Kino also als Ort für Integration und Verständigung – so beteiligt sich der Filmring im kommenden Jahr am Jubiläum der Städtepartnerschaft. Reinbek und das polnische Koło werden dann ihre 25-jährige Verbundenheit feiern. Dafür plant der Filmring, ein polnisches Programm auf die Beine zu stellen.

Das ist – wie jede Vorstellung – vor allem mit Arbeit verbunden. An guten Kinotagen strömen bis zu 500 Kinobesucher in den Hauptveranstaltungsort, das Sachsenwald-Forum. Wenn ab 19.30 Uhr der Film von der Leinwand flimmert, haben die acht aktiven Ehrenamtlichen schon zwei Stunden zuvor Plakate aufgestellt, den Projektor aufgebaut, die Popcornmaschine angeschmissen und Karten verkauft.

„Flimmern“ ist bei der modernen digitalen Technik von heute eigentlich nicht mehr das richtige Wort. Für den vereinseigenen Projektor allerdings ist es schon wieder passend. „Das gebraucht gekaufte Gerät ist mittlerweile 20 Jahre alt, einige Bilder schon etwas rot- und grünstichig. Er müsste dringend überholt, im besten Fall ausgetauscht werden“, sagt Hoeck. Ein neuer aber kostet rund 8000 Euro. Eine Menge Geld für den Verein, der genau wüsste, wofür er das ausgelobte Preisgeld ausgeben würde.

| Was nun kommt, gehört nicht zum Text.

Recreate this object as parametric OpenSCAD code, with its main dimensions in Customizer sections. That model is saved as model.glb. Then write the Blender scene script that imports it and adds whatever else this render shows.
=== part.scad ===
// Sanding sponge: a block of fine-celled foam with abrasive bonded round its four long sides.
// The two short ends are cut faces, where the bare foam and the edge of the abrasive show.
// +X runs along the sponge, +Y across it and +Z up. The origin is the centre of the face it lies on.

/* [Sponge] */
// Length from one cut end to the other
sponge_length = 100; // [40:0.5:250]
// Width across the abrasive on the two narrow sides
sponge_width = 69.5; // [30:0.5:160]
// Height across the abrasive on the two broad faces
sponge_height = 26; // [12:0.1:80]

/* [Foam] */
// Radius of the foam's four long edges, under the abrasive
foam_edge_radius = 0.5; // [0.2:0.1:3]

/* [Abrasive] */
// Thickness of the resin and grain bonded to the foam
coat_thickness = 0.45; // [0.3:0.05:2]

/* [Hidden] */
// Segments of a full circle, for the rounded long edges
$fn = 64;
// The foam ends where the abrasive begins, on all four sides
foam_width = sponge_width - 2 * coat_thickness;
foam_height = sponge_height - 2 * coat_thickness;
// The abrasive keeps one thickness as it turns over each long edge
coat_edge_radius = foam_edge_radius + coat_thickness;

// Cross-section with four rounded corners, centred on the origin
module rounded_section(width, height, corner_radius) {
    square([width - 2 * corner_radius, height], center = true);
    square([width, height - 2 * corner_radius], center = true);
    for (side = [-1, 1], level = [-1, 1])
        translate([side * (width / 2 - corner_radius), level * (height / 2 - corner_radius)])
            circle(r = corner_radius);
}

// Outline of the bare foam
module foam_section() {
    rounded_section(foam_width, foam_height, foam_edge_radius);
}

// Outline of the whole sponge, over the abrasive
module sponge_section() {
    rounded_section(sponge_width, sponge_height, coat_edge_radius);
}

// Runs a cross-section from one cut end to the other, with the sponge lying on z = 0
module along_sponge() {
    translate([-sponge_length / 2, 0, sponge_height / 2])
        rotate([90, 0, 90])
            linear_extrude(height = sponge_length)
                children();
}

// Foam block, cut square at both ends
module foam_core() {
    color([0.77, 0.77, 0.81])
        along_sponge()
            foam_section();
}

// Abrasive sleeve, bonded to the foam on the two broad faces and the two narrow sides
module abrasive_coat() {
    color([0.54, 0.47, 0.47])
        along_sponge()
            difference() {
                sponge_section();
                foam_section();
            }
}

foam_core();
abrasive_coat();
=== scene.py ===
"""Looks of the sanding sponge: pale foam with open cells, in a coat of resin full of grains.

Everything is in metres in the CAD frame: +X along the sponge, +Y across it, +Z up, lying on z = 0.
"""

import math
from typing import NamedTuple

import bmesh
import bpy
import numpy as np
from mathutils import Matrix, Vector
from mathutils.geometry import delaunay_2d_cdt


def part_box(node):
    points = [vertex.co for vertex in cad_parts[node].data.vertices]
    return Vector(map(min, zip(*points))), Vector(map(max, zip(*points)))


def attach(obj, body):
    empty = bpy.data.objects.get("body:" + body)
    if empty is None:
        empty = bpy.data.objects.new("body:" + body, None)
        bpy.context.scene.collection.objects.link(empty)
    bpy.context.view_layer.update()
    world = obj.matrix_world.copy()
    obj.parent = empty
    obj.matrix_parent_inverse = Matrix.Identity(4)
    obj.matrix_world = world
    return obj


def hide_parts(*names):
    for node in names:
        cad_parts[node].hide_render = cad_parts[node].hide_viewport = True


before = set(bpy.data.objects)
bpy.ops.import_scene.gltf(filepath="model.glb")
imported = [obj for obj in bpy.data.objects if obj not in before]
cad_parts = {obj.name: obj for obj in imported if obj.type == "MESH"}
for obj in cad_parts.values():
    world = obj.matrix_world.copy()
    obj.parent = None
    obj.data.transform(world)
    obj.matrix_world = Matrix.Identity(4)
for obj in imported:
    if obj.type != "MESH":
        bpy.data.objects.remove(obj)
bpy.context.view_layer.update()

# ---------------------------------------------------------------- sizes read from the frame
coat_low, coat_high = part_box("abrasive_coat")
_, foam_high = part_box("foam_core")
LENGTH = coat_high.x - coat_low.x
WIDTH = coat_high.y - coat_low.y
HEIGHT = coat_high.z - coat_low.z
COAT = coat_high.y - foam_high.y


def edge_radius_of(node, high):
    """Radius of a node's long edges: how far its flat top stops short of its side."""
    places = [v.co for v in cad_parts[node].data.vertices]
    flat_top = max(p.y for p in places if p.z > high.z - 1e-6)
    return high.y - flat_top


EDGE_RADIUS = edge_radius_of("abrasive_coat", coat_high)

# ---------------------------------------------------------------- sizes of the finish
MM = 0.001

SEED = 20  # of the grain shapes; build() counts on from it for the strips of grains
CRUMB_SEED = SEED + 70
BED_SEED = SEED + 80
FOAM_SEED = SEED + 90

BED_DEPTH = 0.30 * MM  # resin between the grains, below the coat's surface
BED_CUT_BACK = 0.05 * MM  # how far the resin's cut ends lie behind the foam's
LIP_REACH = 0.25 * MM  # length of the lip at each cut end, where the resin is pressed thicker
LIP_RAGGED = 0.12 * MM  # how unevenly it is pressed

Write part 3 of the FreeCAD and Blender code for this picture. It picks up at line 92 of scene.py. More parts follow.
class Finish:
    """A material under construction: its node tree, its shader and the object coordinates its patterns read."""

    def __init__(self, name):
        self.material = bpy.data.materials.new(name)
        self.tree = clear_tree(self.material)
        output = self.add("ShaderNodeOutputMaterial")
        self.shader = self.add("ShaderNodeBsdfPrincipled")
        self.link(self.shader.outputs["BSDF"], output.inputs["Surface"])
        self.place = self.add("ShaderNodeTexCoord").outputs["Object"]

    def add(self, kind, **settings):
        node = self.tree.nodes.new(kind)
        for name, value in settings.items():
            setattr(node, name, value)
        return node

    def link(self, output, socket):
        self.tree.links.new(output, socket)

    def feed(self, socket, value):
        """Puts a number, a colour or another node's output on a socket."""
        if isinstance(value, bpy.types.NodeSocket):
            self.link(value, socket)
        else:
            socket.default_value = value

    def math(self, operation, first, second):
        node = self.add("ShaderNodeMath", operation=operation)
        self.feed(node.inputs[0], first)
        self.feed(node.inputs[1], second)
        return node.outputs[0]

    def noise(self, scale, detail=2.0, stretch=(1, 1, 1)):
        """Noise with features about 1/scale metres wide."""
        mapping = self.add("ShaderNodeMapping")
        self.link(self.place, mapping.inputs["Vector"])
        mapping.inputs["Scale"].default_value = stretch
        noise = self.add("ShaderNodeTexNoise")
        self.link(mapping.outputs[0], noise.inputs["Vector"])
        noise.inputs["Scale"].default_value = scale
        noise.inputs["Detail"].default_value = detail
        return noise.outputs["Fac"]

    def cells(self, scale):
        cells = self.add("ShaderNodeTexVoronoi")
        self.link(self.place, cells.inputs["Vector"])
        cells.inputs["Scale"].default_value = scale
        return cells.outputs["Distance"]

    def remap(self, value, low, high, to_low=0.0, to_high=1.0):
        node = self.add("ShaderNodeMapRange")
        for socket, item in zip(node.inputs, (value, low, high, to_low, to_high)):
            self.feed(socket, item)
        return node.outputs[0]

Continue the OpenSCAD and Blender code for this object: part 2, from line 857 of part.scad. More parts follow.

Stammkunden vertrauen gutem Geschmack des Filmring-Teams

Die Filmauswahl selbst ist ein demokratischer Prozess beim Filmring. Trotzdem muss kein Reinbeker Kinogänger mit großen Überraschungen rechnen, denn amerikanische Blockbuster und Actionfilme werden nicht gezeigt. „Anspruch sollten die Filme haben, im besten Fall humorvoll sein, vielleicht ein wenig politisch, nicht zu schwer und in jedem Fall Unterhaltungswert haben“, sagt Wilfried Völter vom Filmring. Viele Stammkunden verlassen sich bei der Filmauswahl blind auf ihren Filmring und „fragen erst beim Einlass an der Kasse, welchen Film wir heute zeigen“, ist die Erfahrung des 75-jährigen Reinbekers.

Gerade unter den treuen Stammkunden war in der Pandemie die Angst groß, dass es das Ende des Filmrings sein könnte „Die Frage haben wir uns auch gestellt und entschieden: Wir machen weiter“, sagt Hoeck. Zwar habe die Zahl der Zuschauer noch nicht das Niveau aus der Zeit von vor der Pandemie erreicht. „Unser Glück zu anderen großen, kommerziellen Kinos aber ist, dass unsere Mietkosten gering sind und wir ehrenamtlich arbeiten“, sagt Hoeck. Für mehr würden die Einnahmen auch nicht reichen.

Nur so ist den Reinbekern eben ein im Vergleich günstiges Kinoerlebnis vergönnt: Erwachsene zahlen fünf Euro, Kinder vier Euro für den Eintritt. Das deutsche und hochgelobte Drama „Das Lehrerzimmer“ steht als nächstes auf dem Programm. Wegen der Ferien wird es ausnahmsweise nicht am ersten Montag im Monat, sondern am zweiten Montag, 14. August, um 19.30 Uhr im Sachsenwald-Forum gezeigt. „Kein ganz leichter Film“, sagt Hoeck. Die Reinbeker schreckt das nicht. Er weiß schon jetzt genau, dass sich am Ende wieder viele für den guten Film bedanken werden.